Data records

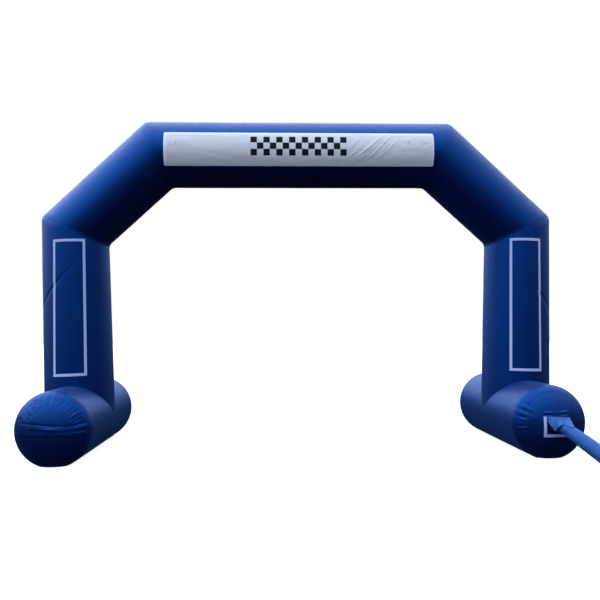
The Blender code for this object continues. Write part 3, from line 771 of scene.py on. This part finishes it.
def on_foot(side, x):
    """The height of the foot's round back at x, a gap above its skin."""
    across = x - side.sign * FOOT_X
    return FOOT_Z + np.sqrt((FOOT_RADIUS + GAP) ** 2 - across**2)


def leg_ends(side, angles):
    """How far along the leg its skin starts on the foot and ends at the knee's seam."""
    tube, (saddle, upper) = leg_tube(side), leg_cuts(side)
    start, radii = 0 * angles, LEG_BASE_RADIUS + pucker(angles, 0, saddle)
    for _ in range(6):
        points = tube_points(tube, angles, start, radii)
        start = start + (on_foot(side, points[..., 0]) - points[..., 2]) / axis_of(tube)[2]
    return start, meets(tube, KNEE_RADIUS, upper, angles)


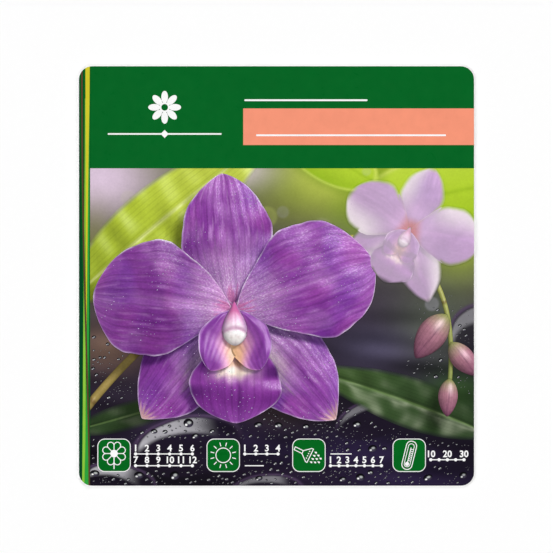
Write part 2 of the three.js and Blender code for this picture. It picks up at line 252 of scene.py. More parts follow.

Exercise
Copy the records above exactly.

Correct answer
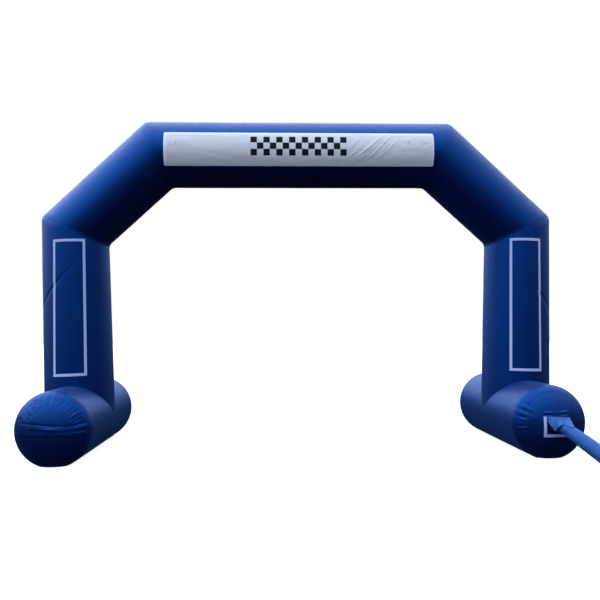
The Blender code for this object continues. Write part 3, from line 771 of scene.py on. This part finishes it.
def on_foot(side, x):
    """The height of the foot's round back at x, a gap above its skin."""
    across = x - side.sign * FOOT_X
    return FOOT_Z + np.sqrt((FOOT_RADIUS + GAP) ** 2 - across**2)


def leg_ends(side, angles):
    """How far along the leg its skin starts on the foot and ends at the knee's seam."""
    tube, (saddle, upper) = leg_tube(side), leg_cuts(side)
    start, radii = 0 * angles, LEG_BASE_RADIUS + pucker(angles, 0, saddle)
    for _ in range(6):
        points = tube_points(tube, angles, start, radii)
        start = start + (on_foot(side, points[..., 0]) - points[..., 2]) / axis_of(tube)[2]
    return start, meets(tube, KNEE_RADIUS, upper, angles)


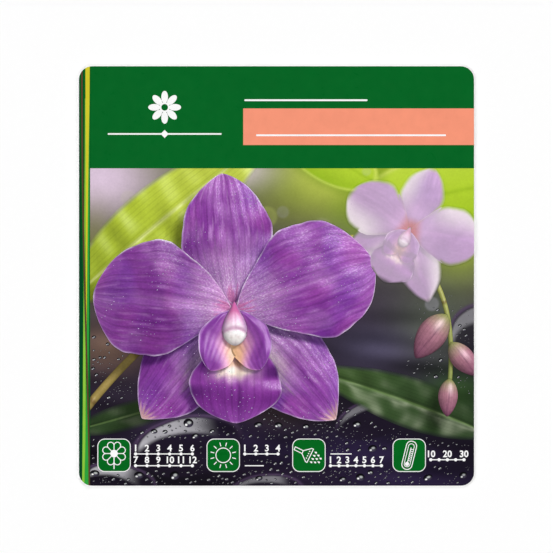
Write part 2 of the three.js and Blender code for this picture. It picks up at line 252 of scene.py. More parts follow.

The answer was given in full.